Impeachment Bill for Chief Justice
A bill seeking the impeachment of Chief Justice Johnnie N. Lewis and Associate Justice Jamesetta Wolokollie has been re-submitted to House Speaker Alex Tyler by dismissed Stipendiary Magistrate Peter T.K. Gonsahn.
The impeachment campaign against the Justices comes after Magistrate Gonsahn was dismissed from his post as a result of his alleged refusal to obey citations from Criminal Courts “A” and “B,” coupled with the Judiciary Inquiry Commission’s recommendation against him, which called for his dismissal. Gonsahn submitted similar bill before the House sometimes back, but details as to why the bill is being resubmitted is uncleared.
While Gonsahn was presiding over the Bensonville Magisterial Court in 2007 and 2008, a complaint was filed against him at Criminal Courts “A” and “B” by Mr. and Mrs. David Padmore for allegedly being in cohort with some defendants (names not known) who had burnt their farm while they were being prosecuted for some land issue.
It is said that the Magistrate refused all summons from the Circuit Courts and went ahead and arrested Mrs. Padmore on Friday, October 16, 2009, over claim that she had hidden her husband and was unwilling to disclose his whereabouts.

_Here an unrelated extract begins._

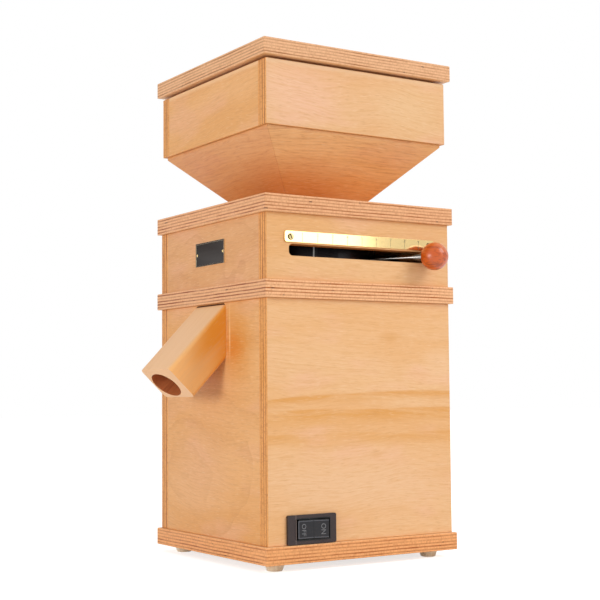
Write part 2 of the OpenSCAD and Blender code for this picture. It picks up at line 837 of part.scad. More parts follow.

Besides, Padmore’s family allegedly paid L$2,500.00 out of US$150.00 which he (the Magistrate) allegedly demanded if they (the Padmore family) did not want her to be imprisoned at the South Beach in Monrovia.
As a result of the Padmores’ complaint before the Chief Justice that they wanted their land case to be taken before the Civil Law Court at the Temple of Justice, the Magistrate was invited to appear before the Judiciary Inquiry Commission but also refused and, instead, replied them by letter.
The Magistrate, on his part, contended that the Commission dismisses the complaint against him on grounds that the Judiciary Inquiry Commission lacked jurisdiction over the subject matter because the case was legally decided with no objection made by the complainant.
He also argued that only Judges of the Circuit Courts have the legal authority to review or investigate all complaints against Magistrates and Justices of the Peace, arguing that the circuit courts were governed by the Judiciary Laws and rules 33 and 34, and not by Judiciary Inquiry Commission, although he also refused to appear before the circuit court judges.
Magistrate Gonsahn further claimed that Chief Justice Johnnie Lewis’ alleged appointing of Associate Justice Wolokollie on the Commission to personally submit findings to him was illegal and was contrary to the aims and objectives of the Commission.
Notwithstanding, documents available to this paper revealed that Magistrate Gonsahn’s dismissal was done with the consent of President Ellen John- Sirleaf based on the Chief Justice’s advice.
On June 22, 2010, document carrying President Sirleaf’s signature informed Magistrate Gonsahn that he should turn over all government properties and that he was dismissed as Stipendiary Magistrate of Bensonville. It is not yet known when the House is going to discuss the bill and what Magistrate Gonsahn’s next step will be.
But the Supreme Court public relations officer Richard Scott Jr., told this paper Wednesday night that Gonsahn is within his right as a Liberia to exercise his constitutional right. However, he said he could not understand while the dismissed Magistrate was resuscitating this matter.